- **Objective**: Your task is to quote exactly the run of lines that starts at the line containing "led_wire_red();" and ends at the line containing "imported = [obj", including both.

- **Task inputs**:
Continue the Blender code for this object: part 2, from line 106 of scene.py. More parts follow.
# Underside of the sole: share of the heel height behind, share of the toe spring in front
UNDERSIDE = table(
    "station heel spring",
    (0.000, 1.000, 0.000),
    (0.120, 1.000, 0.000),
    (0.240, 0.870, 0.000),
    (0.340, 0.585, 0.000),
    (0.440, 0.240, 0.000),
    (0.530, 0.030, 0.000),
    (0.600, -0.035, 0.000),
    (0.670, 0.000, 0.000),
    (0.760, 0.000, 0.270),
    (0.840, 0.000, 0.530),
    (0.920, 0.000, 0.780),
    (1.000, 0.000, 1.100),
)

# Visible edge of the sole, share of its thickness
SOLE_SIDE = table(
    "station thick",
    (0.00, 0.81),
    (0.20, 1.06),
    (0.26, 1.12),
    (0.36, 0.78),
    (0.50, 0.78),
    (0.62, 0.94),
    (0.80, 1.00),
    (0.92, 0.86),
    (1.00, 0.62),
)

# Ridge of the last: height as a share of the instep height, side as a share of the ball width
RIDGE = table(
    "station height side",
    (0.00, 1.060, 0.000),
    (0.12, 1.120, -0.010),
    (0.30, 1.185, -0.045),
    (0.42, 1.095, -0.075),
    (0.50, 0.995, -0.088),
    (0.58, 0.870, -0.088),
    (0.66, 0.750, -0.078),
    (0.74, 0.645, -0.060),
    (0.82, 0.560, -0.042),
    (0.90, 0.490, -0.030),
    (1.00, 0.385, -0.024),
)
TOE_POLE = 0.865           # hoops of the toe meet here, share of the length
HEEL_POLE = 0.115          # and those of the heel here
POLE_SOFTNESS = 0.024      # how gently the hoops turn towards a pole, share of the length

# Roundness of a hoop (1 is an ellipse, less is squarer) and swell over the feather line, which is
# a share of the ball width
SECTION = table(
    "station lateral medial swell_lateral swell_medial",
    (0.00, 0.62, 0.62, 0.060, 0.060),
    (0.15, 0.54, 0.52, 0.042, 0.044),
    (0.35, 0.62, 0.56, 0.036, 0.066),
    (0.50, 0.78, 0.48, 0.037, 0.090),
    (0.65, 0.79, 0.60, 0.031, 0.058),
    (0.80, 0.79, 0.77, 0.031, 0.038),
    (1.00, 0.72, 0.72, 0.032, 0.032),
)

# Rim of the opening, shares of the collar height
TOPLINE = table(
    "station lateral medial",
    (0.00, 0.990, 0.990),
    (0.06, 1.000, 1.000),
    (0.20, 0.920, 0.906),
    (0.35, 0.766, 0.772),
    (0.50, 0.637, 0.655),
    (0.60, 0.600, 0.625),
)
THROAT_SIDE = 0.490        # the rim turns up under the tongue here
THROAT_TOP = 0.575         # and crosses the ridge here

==

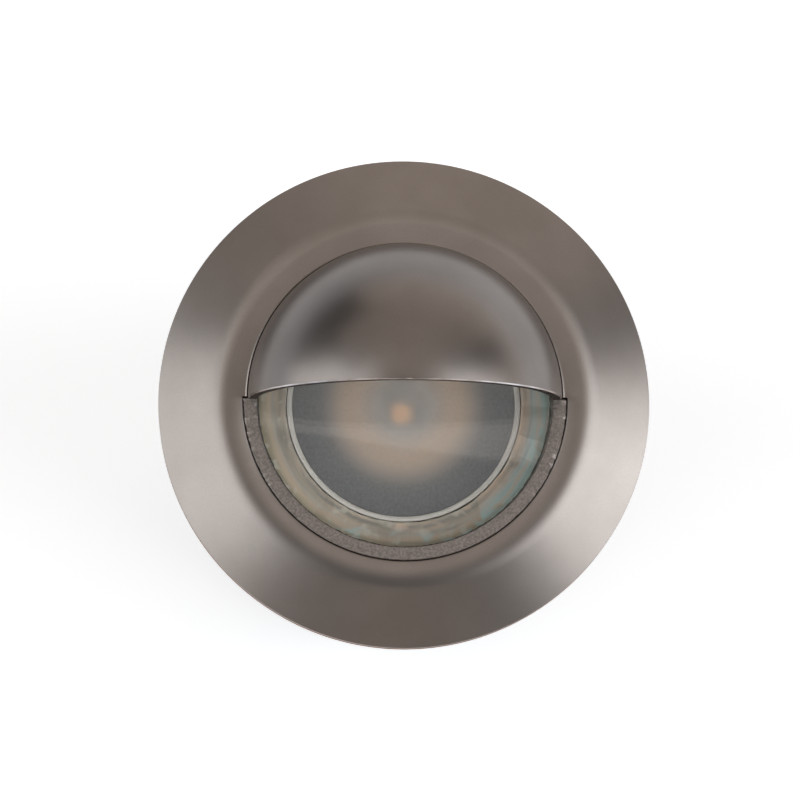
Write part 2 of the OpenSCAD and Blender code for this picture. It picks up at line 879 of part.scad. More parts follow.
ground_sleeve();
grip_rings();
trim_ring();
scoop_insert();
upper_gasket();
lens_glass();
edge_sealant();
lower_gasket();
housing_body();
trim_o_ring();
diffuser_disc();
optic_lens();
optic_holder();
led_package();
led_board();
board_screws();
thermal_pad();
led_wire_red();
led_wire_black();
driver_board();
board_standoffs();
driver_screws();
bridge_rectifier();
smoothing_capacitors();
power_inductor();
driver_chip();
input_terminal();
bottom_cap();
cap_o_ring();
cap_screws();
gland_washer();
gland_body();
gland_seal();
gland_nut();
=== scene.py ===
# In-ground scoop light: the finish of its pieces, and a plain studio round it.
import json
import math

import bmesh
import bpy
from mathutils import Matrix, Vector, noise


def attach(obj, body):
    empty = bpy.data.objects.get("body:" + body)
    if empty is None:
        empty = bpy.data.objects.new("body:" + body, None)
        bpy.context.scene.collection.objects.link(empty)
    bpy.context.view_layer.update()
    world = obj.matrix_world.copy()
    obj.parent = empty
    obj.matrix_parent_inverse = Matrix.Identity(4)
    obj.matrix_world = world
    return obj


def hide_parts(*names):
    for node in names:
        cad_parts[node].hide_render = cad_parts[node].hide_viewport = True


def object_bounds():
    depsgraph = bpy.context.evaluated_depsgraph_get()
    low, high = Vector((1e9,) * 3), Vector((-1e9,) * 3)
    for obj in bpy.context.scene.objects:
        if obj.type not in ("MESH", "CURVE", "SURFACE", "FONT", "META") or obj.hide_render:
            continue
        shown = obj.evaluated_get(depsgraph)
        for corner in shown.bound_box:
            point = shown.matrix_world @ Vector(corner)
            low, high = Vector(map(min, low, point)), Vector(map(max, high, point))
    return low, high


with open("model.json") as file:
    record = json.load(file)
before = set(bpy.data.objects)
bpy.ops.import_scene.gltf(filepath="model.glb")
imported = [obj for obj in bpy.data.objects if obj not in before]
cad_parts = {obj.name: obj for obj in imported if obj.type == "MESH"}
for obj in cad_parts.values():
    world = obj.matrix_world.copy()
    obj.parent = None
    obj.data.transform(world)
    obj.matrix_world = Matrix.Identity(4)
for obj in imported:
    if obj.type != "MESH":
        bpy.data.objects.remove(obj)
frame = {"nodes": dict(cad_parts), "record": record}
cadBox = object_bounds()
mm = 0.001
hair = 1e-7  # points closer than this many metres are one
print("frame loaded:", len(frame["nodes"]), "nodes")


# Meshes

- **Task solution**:
led_wire_red();
led_wire_black();
driver_board();
board_standoffs();
driver_screws();
bridge_rectifier();
smoothing_capacitors();
power_inductor();
driver_chip();
input_terminal();
bottom_cap();
cap_o_ring();
cap_screws();
gland_washer();
gland_body();
gland_seal();
gland_nut();
=== scene.py ===
# In-ground scoop light: the finish of its pieces, and a plain studio round it.
import json
import math

import bmesh
import bpy
from mathutils import Matrix, Vector, noise


def attach(obj, body):
    empty = bpy.data.objects.get("body:" + body)
    if empty is None:
        empty = bpy.data.objects.new("body:" + body, None)
        bpy.context.scene.collection.objects.link(empty)
    bpy.context.view_layer.update()
    world = obj.matrix_world.copy()
    obj.parent = empty
    obj.matrix_parent_inverse = Matrix.Identity(4)
    obj.matrix_world = world
    return obj


def hide_parts(*names):
    for node in names:
        cad_parts[node].hide_render = cad_parts[node].hide_viewport = True


def object_bounds():
    depsgraph = bpy.context.evaluated_depsgraph_get()
    low, high = Vector((1e9,) * 3), Vector((-1e9,) * 3)
    for obj in bpy.context.scene.objects:
        if obj.type not in ("MESH", "CURVE", "SURFACE", "FONT", "META") or obj.hide_render:
            continue
        shown = obj.evaluated_get(depsgraph)
        for corner in shown.bound_box:
            point = shown.matrix_world @ Vector(corner)
            low, high = Vector(map(min, low, point)), Vector(map(max, high, point))
    return low, high


with open("model.json") as file:
    record = json.load(file)
before = set(bpy.data.objects)
bpy.ops.import_scene.gltf(filepath="model.glb")
imported = [obj for obj in bpy.data.objects if obj not in before]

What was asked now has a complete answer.